# Gravel under deck, what edging?



## Belgianbillie (Apr 3, 2018)

So i have a deck thats 6 feet from the ground and under it is a ton of mud. I leveled it with a slope away from the house and am putting landscaping fabric and gravel on top. Now i want to have a border at the edge of my deck and was thinking of the various options. The deck is pretty large, about 750 SQFT and has a large perimeter. I am adding about 3-4 inches of clear stone #1 on top of the soil.

Should i put in 1*4 ground treated or 2*4 ground treated and just put it on the soil. Should i hammer it in by attaching it to wood stakes or should i drill holes in the wood for rebar?

Or should i use the larger timbers and dig them into the soil? I need somewhat of an edge to keep the gravel in.

Or do i use metal/plastic?

Thoughts?


----------



## Belgianbillie (Apr 3, 2018)

No ideas or suggestions?


----------



## Uptain-Matt (Mar 24, 2019)

I have the idea to do the same thing. I planned to use 2x4 and frame in the bottom. May even eventually add vertical lattice to close off the under portion of deck. Just my idea.


----------



## corneliani (Apr 2, 2019)

why not use concrete edging instead of wood? Even the ground-contact PT wood has a lifespan, and it'll rot eventually especially in damp conditions like underneath a deck. It ultimately depends on the look you're after, obviously.

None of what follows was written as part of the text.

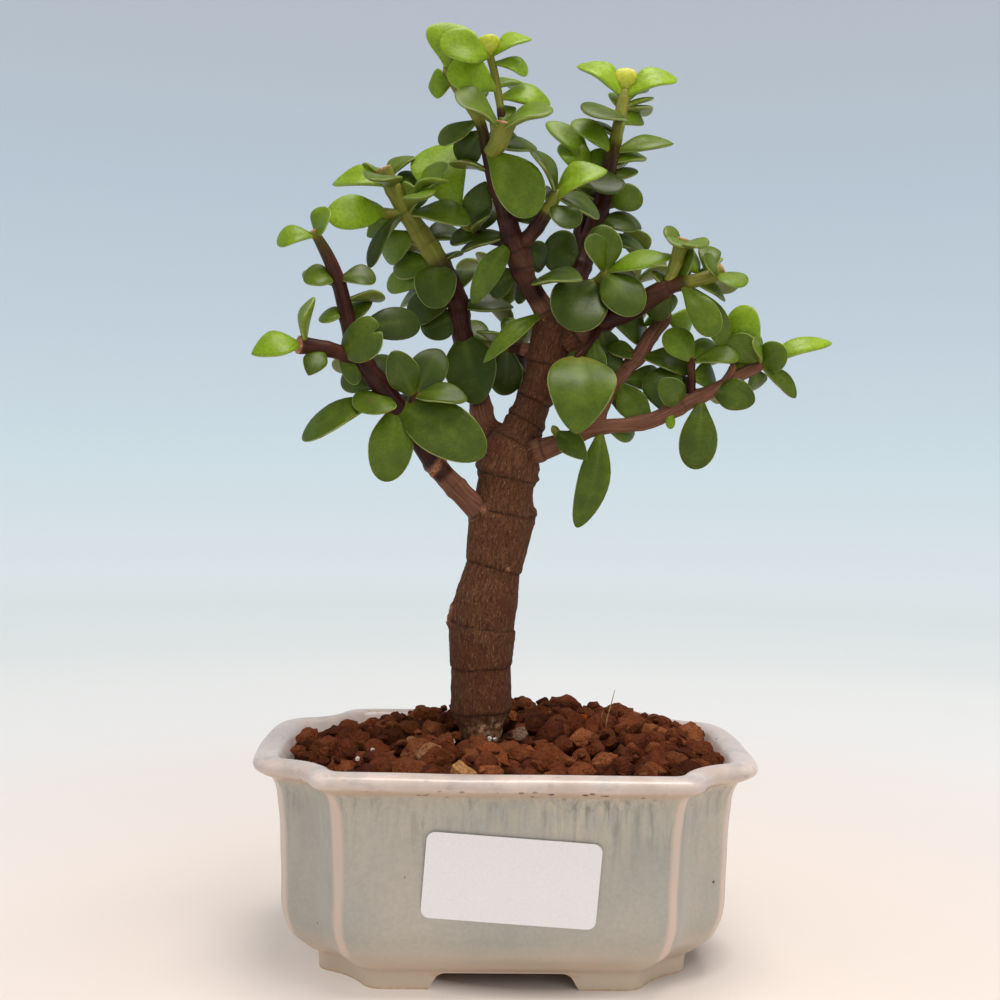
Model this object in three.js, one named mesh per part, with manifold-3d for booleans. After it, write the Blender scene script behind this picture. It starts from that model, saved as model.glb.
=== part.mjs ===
// A potted dwarf jade bonsai: a fat-leaved little tree in a notched, glazed bonsai pot.
// Millimetres, +Z up. The pot's own centre is the middle of the drawing, and the whole is then moved
// so that the origin lies under the middle of its box, on the surface that the feet stand on.
import * as THREE from "three";
import Module from "manifold-3d";
import { mergeVertices } from "three/addons/utils/BufferGeometryUtils.js";

const wasm = await Module();
wasm.setup();

// Driving dimensions
const POT_WIDTH = 120; // across the rim, corner to corner
const POT_HEIGHT = 53.7;
const POT_DEPTH_STEP = 30.4; // how much less the pot measures from front to back than from side to side
const FOOT_HEIGHT = 4.1;
const GAP = 0.3; // between pieces that meet
const BOX_SHIFT = -9.6; // from the middle of the pot to the middle of the box, crown and all

const ROUND_SIDES = 11; // sides of the trunk
const LIMB_SIDES = 7;
const TWIG_SIDES = 5;
const SEED = 20417;

const COLOURS = {
  glaze: 0xb3ad9c, sticker: 0xf2f0ec, netting: 0x23262a, granules: 0x6b3a22, bark: 0x5a3d2c, leaf: 0x5e8a35,
};

// Small helpers

function randomFrom(seed) {
  let state = seed >>> 0;
  return () => {
    state = (state + 0x6d2b79f5) >>> 0;
    let t = Math.imul(state ^ (state >>> 15), 1 | state);
    t = (t + Math.imul(t ^ (t >>> 7), 61 | t)) ^ t;
    return ((t ^ (t >>> 14)) >>> 0) / 4294967296;
  };
}

const vec = (list) => new THREE.Vector3(list[0], list[1], list[2]);
const mix = (a, b, t) => a + (b - a) * t;

// A closed solid from points and triangles that index them.
function solid(points, triangles) {
  return new wasm.Manifold(new wasm.Mesh({
    numProp: 3,
    vertProperties: Float32Array.from(points.flatMap((p) => [p.x, p.y, p.z])),
    triVerts: Uint32Array.from(triangles.flat()),
  }));
}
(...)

EDIT: I should clarify that I'm not referring to poured concrete edging but more of the paver/brick/block material.


----------



## Belgianbillie (Apr 3, 2018)

I considered that but then i thought that with the pavers you had to put them into the ground for stability and it was harder to get everything even. Plus, i kind of want a 3 inch lip to hold in gravel.


----------



## corneliani (Apr 2, 2019)

Belgianbillie said:


> I considered that but then i thought that with the pavers you had to put them into the ground for stability and it was harder to get everything even. Plus, i kind of want a 3 inch lip to hold in gravel.


You have dig down and level the ground no matter what you use, unless you're using landscape edging. 2x4 boards would require the same leveling, maybe even harder since your grade has to be level over the span of the board length.. but here's what I had in mind, dug down into the ground an inch or so: https://www.homedepot.com/p/Rockwood-Retaining-Walls-Lakeland-I-8-in-L-x-12-in-W-x-4-in-H-Bluestone-Tumbled-Concrete-Garden-Wall-Block-20-Pieces-6-5-sq-ft-pack-3000180/302135472?MERCH=REC-_-pipsem-_-302135473-_-302135476-_-N


----------